> **Directions for this task**:
Could every line of the data be printed exactly as it reads?

> **Recorded data**:
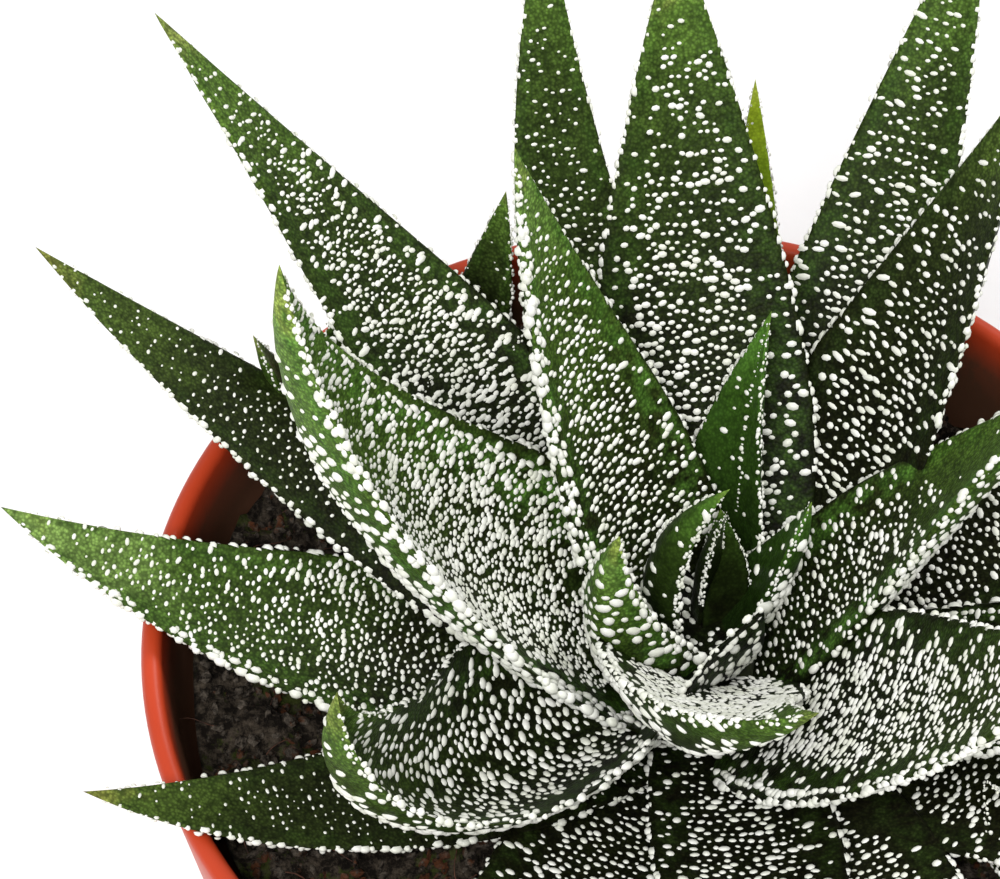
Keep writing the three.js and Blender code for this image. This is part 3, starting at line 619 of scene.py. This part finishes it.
def wartTree():
    # grows warts over a skin, and a row of them along each loose edge
    tree = newTree("wartsOnBlade", {
        "Spacing above": "NodeSocketFloat", "Spacing below": "NodeSocketFloat",
        "Longest above": "NodeSocketFloat", "Longest below": "NodeSocketFloat",
        "Row pitch": "NodeSocketFloat", "Sides above": "NodeSocketInt", "Sides below": "NodeSocketInt",
        "Seed": "NodeSocketInt", "Wart material": "NodeSocketMaterial"})
    given = addNode(tree, "NodeGroupInput").outputs
    values = {"given pitch": given["Row pitch"], "seed above": given["Seed"]}
    for name in ("rail", "face", "wartDensity", "wartSize", "wartWay", "rowFacing"):
        kind = "FLOAT_VECTOR" if name in ("wartWay", "rowFacing") else "FLOAT"
        values[name] = addNode(tree, "GeometryNodeInputNamedAttribute", {"data_type": kind}, {
            "Name": name}).outputs[0]
    # random numbers: the least, the most and the seed
    drift = warts["rowDrift"]
    for name, low, high, seed in (
            ("grade", 0.0, 1.0, 21), ("row grade", 0.65, 1.4, 31), ("row stretch", 1.0, 1.9, 32),
            ("stretch above", 1.05, given["Longest above"], 22),
            ("stretch below", 1.05, given["Longest below"], 22),
            ("row slide", -drift, drift, 33), ("row chance", 0.0, 1.0, 35)):
        values[name] = addNode(tree, "FunctionNodeRandomValue", {"data_type": "FLOAT"}, {
            2: low, 3: high, 8: seed}).outputs[1]
    # random steps aside, for the way that a wart points and for the place of one in a row
    for name, reach, seed in (("turn", warts["turnStray"], 7), ("stray", warts["rowStray"] * mm, 34)):
        values[name] = addNode(tree, "FunctionNodeRandomValue", {"data_type": "FLOAT_VECTOR"}, {
            0: (-reach,) * 3, 1: (reach,) * 3, 8: seed}).outputs[0]
    # workings, each on what stands before it. Small warts are commoner than large ones, and those of a
    # row that another leaf hides have no size.
    for name, operation, a, b in (
            ("on rail", "GREATER_THAN", "rail", 0.5),
            ("on above", "GREATER_THAN", "face", 0.0), ("on below", "LESS_THAN", "face", 0.0),
            ("seed below", "ADD", "seed above", 100),
            ("skewed", "POWER", "grade", 1.5), ("spread", "MULTIPLY", "skewed", 0.85),
            ("factor", "ADD", "spread", 0.6), ("width", "MULTIPLY", "wartSize", "factor"),
            ("height", "MULTIPLY", "width", warts["height"]),
            ("length above", "MULTIPLY", "width", "stretch above"),
            ("length below", "MULTIPLY", "width", "stretch below"),
            ("row width", "MULTIPLY", "wartSize", "row grade"),
            ("row height", "MULTIPLY", "row width", warts["rowHeight"]),
            ("row length", "MULTIPLY", "row width", "row stretch"),
            ("row drift", "MULTIPLY", "row slide", "given pitch"),
            ("in sight", "GREATER_THAN", "wartSize", 0.05 * mm),
            ("present", "GREATER_THAN", "row chance", warts["rowGaps"]),
            ("shown", "MULTIPLY", "in sight", "present")):
        values[name] = addNode(tree, "ShaderNodeMath", {"operation": operation}, {
            0: values.get(a, a), 1: values.get(b, b)}).outputs[0]

    def bead(sides):
        # the wart itself: the upper part of a ball of few faces, its foot sunk a little into the skin
        ball = addNode(tree, "GeometryNodeMeshUVSphere", {}, {"Segments": sides, "Rings": 4, "Radius": 1.0})
        place = addNode(tree, "GeometryNodeInputPosition")
        height = addNode(tree, "ShaderNodeSeparateXYZ", {}, {0: place.outputs[0]})
        low = addNode(tree, "ShaderNodeMath", {"operation": "LESS_THAN"}, {0: height.outputs["Z"], 1: -0.3})
        dome = addNode(tree, "GeometryNodeDeleteGeometry", {"domain": "POINT"}, {
            "Geometry": ball.outputs["Mesh"], "Selection": low.outputs[0]})
        return addNode(tree, "GeometryNodeTransform", {}, {
            "Geometry": dome.outputs[0], "Translation": (0, 0, -warts["sunk"])}).outputs[0]

    split = addNode(tree, "GeometryNodeSeparateGeometry", {"domain": "EDGE"}, {
        "Geometry": given["Geometry"], "Selection": values["on rail"]})
    skin, rails = split.outputs["Inverted"], split.outputs["Selection"]
    way = addNode(tree, "ShaderNodeVectorMath", {"operation": "ADD"}, {
        0: values["wartWay"], 1: values["turn"]})
    grown = []
    for face in ("above", "below"):
        points = addNode(tree, "GeometryNodeDistributePointsOnFaces", {"distribute_method": "POISSON"}, {
            "Mesh": skin, "Selection": values["on " + face], "Distance Min": given["Spacing " + face],
            "Density Max": 9.0e6, "Density Factor": values["wartDensity"], "Seed": values["seed " + face]})
        turned = addNode(tree, "FunctionNodeAlignRotationToVector", {"axis": "X", "pivot_axis": "Z"}, {
            "Rotation": points.outputs["Rotation"], "Vector": way.outputs[0]})
        scale = addNode(tree, "ShaderNodeCombineXYZ", {}, {
            0: values["length " + face], 1: values["width"], 2: values["height"]})
        grown.append(addNode(tree, "GeometryNodeInstanceOnPoints", {}, {
            "Points": points.outputs["Points"], "Instance": bead(given["Sides " + face]),
            "Rotation": turned.outputs[0], "Scale": scale.outputs[0]}))

    line = addNode(tree, "GeometryNodeMeshToCurve", {}, {"Mesh": rails})
    beads = addNode(tree, "GeometryNodeResampleCurve", {"mode": "LENGTH"}, {
        "Curve": line.outputs[0], "Length": given["Row pitch"]})
    points = addNode(tree, "GeometryNodeCurveToPoints", {"mode": "EVALUATED"}, {"Curve": beads.outputs[0]})
    forward = addNode(tree, "ShaderNodeVectorMath", {"operation": "SCALE"}, {
        0: values["wartWay"], "Scale": values["row drift"]})
    step = addNode(tree, "ShaderNodeVectorMath", {"operation": "ADD"}, {
        0: forward.outputs[0], 1: values["stray"]})
    moved = addNode(tree, "GeometryNodeSetPosition", {}, {
        "Geometry": points.outputs["Points"], "Offset": step.outputs[0]})
    upright = addNode(tree, "FunctionNodeAlignRotationToVector", {"axis": "Z"}, {
        "Vector": values["rowFacing"]})
    lying = addNode(tree, "FunctionNodeAlignRotationToVector", {"axis": "X", "pivot_axis": "Z"}, {
        "Rotation": upright.outputs[0], "Vector": values["wartWay"]})
    scale = addNode(tree, "ShaderNodeCombineXYZ", {}, {
        0: values["row length"], 1: values["row width"], 2: values["row height"]})
    grown.append(addNode(tree, "GeometryNodeInstanceOnPoints", {}, {
        "Points": moved.outputs[0], "Selection": values["shown"], "Instance": bead(given["Sides below"]),
        "Rotation": lying.outputs[0], "Scale": scale.outputs[0]}))

    joined = addNode(tree, "GeometryNodeJoinGeometry")
    for instances in grown:
        tree.links.new(instances.outputs[0], joined.inputs[0])
    real = addNode(tree, "GeometryNodeRealizeInstances", {}, {"Geometry": joined.outputs[0]})
    smooth = addNode(tree, "GeometryNodeSetShadeSmooth", {}, {"Geometry": real.outputs[0]})
    painted = addNode(tree, "GeometryNodeSetMaterial", {}, {
        "Geometry": smooth.outputs[0], "Material": given["Wart material"]})
    whole = addNode(tree, "GeometryNodeJoinGeometry")
    tree.links.new(painted.outputs[0], whole.inputs[0])
    tree.links.new(skin, whole.inputs[0])
    addNode(tree, "NodeGroupOutput", {}, {"Geometry": whole.outputs[0]})
    return tree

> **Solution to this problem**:
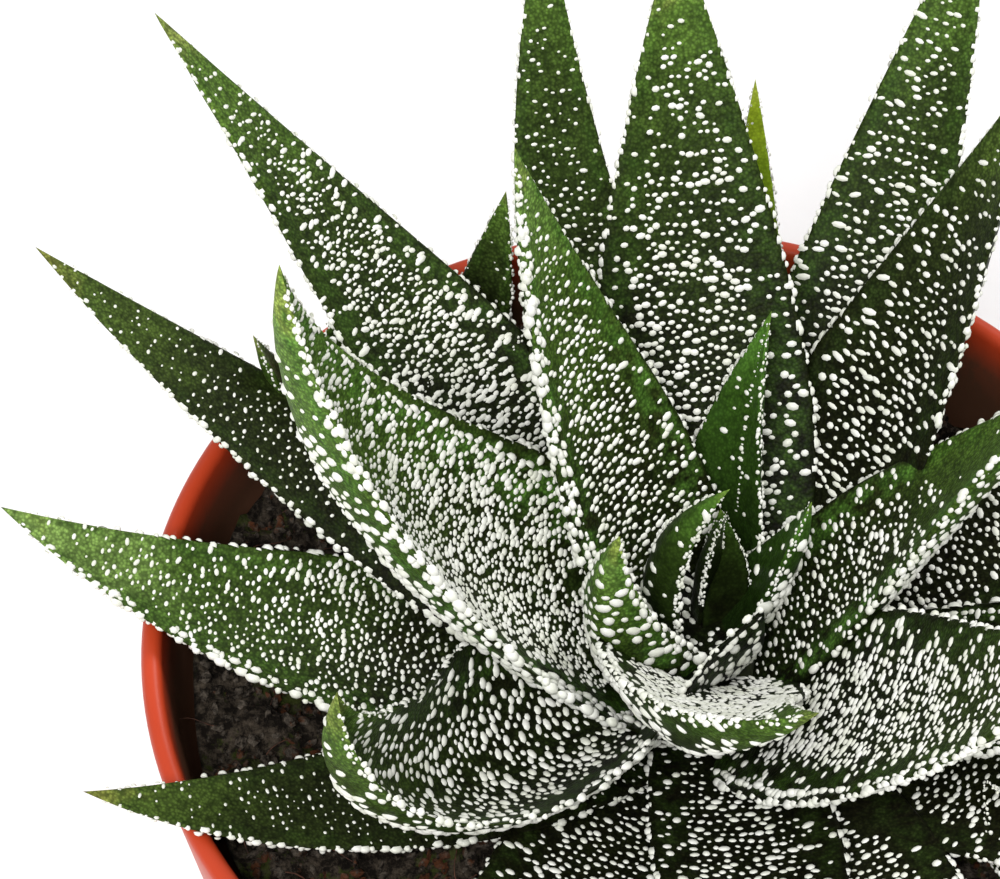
Keep writing the three.js and Blender code for this image. This is part 3, starting at line 619 of scene.py. This part finishes it.
def wartTree():
    # grows warts over a skin, and a row of them along each loose edge
    tree = newTree("wartsOnBlade", {
        "Spacing above": "NodeSocketFloat", "Spacing below": "NodeSocketFloat",
        "Longest above": "NodeSocketFloat", "Longest below": "NodeSocketFloat",
        "Row pitch": "NodeSocketFloat", "Sides above": "NodeSocketInt", "Sides below": "NodeSocketInt",
        "Seed": "NodeSocketInt", "Wart material": "NodeSocketMaterial"})
    given = addNode(tree, "NodeGroupInput").outputs
    values = {"given pitch": given["Row pitch"], "seed above": given["Seed"]}
    for name in ("rail", "face", "wartDensity", "wartSize", "wartWay", "rowFacing"):
        kind = "FLOAT_VECTOR" if name in ("wartWay", "rowFacing") else "FLOAT"
        values[name] = addNode(tree, "GeometryNodeInputNamedAttribute", {"data_type": kind}, {
            "Name": name}).outputs[0]
    # random numbers: the least, the most and the seed
    drift = warts["rowDrift"]
    for name, low, high, seed in (
            ("grade", 0.0, 1.0, 21), ("row grade", 0.65, 1.4, 31), ("row stretch", 1.0, 1.9, 32),
            ("stretch above", 1.05, given["Longest above"], 22),
            ("stretch below", 1.05, given["Longest below"], 22),
            ("row slide", -drift, drift, 33), ("row chance", 0.0, 1.0, 35)):
        values[name] = addNode(tree, "FunctionNodeRandomValue", {"data_type": "FLOAT"}, {
            2: low, 3: high, 8: seed}).outputs[1]
    # random steps aside, for the way that a wart points and for the place of one in a row
    for name, reach, seed in (("turn", warts["turnStray"], 7), ("stray", warts["rowStray"] * mm, 34)):
        values[name] = addNode(tree, "FunctionNodeRandomValue", {"data_type": "FLOAT_VECTOR"}, {
            0: (-reach,) * 3, 1: (reach,) * 3, 8: seed}).outputs[0]
    # workings, each on what stands before it. Small warts are commoner than large ones, and those of a
    # row that another leaf hides have no size.
    for name, operation, a, b in (
            ("on rail", "GREATER_THAN", "rail", 0.5),
            ("on above", "GREATER_THAN", "face", 0.0), ("on below", "LESS_THAN", "face", 0.0),
            ("seed below", "ADD", "seed above", 100),
            ("skewed", "POWER", "grade", 1.5), ("spread", "MULTIPLY", "skewed", 0.85),
            ("factor", "ADD", "spread", 0.6), ("width", "MULTIPLY", "wartSize", "factor"),
            ("height", "MULTIPLY", "width", warts["height"]),
            ("length above", "MULTIPLY", "width", "stretch above"),
            ("length below", "MULTIPLY", "width", "stretch below"),
            ("row width", "MULTIPLY", "wartSize", "row grade"),
            ("row height", "MULTIPLY", "row width", warts["rowHeight"]),
            ("row length", "MULTIPLY", "row width", "row stretch"),
            ("row drift", "MULTIPLY", "row slide", "given pitch"),
            ("in sight", "GREATER_THAN", "wartSize", 0.05 * mm),
            ("present", "GREATER_THAN", "row chance", warts["rowGaps"]),
            ("shown", "MULTIPLY", "in sight", "present")):
        values[name] = addNode(tree, "ShaderNodeMath", {"operation": operation}, {
            0: values.get(a, a), 1: values.get(b, b)}).outputs[0]

    def bead(sides):
        # the wart itself: the upper part of a ball of few faces, its foot sunk a little into the skin
        ball = addNode(tree, "GeometryNodeMeshUVSphere", {}, {"Segments": sides, "Rings": 4, "Radius": 1.0})
        place = addNode(tree, "GeometryNodeInputPosition")
        height = addNode(tree, "ShaderNodeSeparateXYZ", {}, {0: place.outputs[0]})
        low = addNode(tree, "ShaderNodeMath", {"operation": "LESS_THAN"}, {0: height.outputs["Z"], 1: -0.3})
        dome = addNode(tree, "GeometryNodeDeleteGeometry", {"domain": "POINT"}, {
            "Geometry": ball.outputs["Mesh"], "Selection": low.outputs[0]})
        return addNode(tree, "GeometryNodeTransform", {}, {
            "Geometry": dome.outputs[0], "Translation": (0, 0, -warts["sunk"])}).outputs[0]

    split = addNode(tree, "GeometryNodeSeparateGeometry", {"domain": "EDGE"}, {
        "Geometry": given["Geometry"], "Selection": values["on rail"]})
    skin, rails = split.outputs["Inverted"], split.outputs["Selection"]
    way = addNode(tree, "ShaderNodeVectorMath", {"operation": "ADD"}, {
        0: values["wartWay"], 1: values["turn"]})
    grown = []
    for face in ("above", "below"):
        points = addNode(tree, "GeometryNodeDistributePointsOnFaces", {"distribute_method": "POISSON"}, {
            "Mesh": skin, "Selection": values["on " + face], "Distance Min": given["Spacing " + face],
            "Density Max": 9.0e6, "Density Factor": values["wartDensity"], "Seed": values["seed " + face]})
        turned = addNode(tree, "FunctionNodeAlignRotationToVector", {"axis": "X", "pivot_axis": "Z"}, {
            "Rotation": points.outputs["Rotation"], "Vector": way.outputs[0]})
        scale = addNode(tree, "ShaderNodeCombineXYZ", {}, {
            0: values["length " + face], 1: values["width"], 2: values["height"]})
        grown.append(addNode(tree, "GeometryNodeInstanceOnPoints", {}, {
            "Points": points.outputs["Points"], "Instance": bead(given["Sides " + face]),
            "Rotation": turned.outputs[0], "Scale": scale.outputs[0]}))

    line = addNode(tree, "GeometryNodeMeshToCurve", {}, {"Mesh": rails})
    beads = addNode(tree, "GeometryNodeResampleCurve", {"mode": "LENGTH"}, {
        "Curve": line.outputs[0], "Length": given["Row pitch"]})
    points = addNode(tree, "GeometryNodeCurveToPoints", {"mode": "EVALUATED"}, {"Curve": beads.outputs[0]})
    forward = addNode(tree, "ShaderNodeVectorMath", {"operation": "SCALE"}, {
        0: values["wartWay"], "Scale": values["row drift"]})
    step = addNode(tree, "ShaderNodeVectorMath", {"operation": "ADD"}, {
        0: forward.outputs[0], 1: values["stray"]})
    moved = addNode(tree, "GeometryNodeSetPosition", {}, {
        "Geometry": points.outputs["Points"], "Offset": step.outputs[0]})
    upright = addNode(tree, "FunctionNodeAlignRotationToVector", {"axis": "Z"}, {
        "Vector": values["rowFacing"]})
    lying = addNode(tree, "FunctionNodeAlignRotationToVector", {"axis": "X", "pivot_axis": "Z"}, {
        "Rotation": upright.outputs[0], "Vector": values["wartWay"]})
    scale = addNode(tree, "ShaderNodeCombineXYZ", {}, {
        0: values["row length"], 1: values["row width"], 2: values["row height"]})
    grown.append(addNode(tree, "GeometryNodeInstanceOnPoints", {}, {
        "Points": moved.outputs[0], "Selection": values["shown"], "Instance": bead(given["Sides below"]),
        "Rotation": lying.outputs[0], "Scale": scale.outputs[0]}))

    joined = addNode(tree, "GeometryNodeJoinGeometry")
    for instances in grown:
        tree.links.new(instances.outputs[0], joined.inputs[0])
    real = addNode(tree, "GeometryNodeRealizeInstances", {}, {"Geometry": joined.outputs[0]})
    smooth = addNode(tree, "GeometryNodeSetShadeSmooth", {}, {"Geometry": real.outputs[0]})
    painted = addNode(tree, "GeometryNodeSetMaterial", {}, {
        "Geometry": smooth.outputs[0], "Material": given["Wart material"]})
    whole = addNode(tree, "GeometryNodeJoinGeometry")
    tree.links.new(painted.outputs[0], whole.inputs[0])
    tree.links.new(skin, whole.inputs[0])
    addNode(tree, "NodeGroupOutput", {}, {"Geometry": whole.outputs[0]})
    return tree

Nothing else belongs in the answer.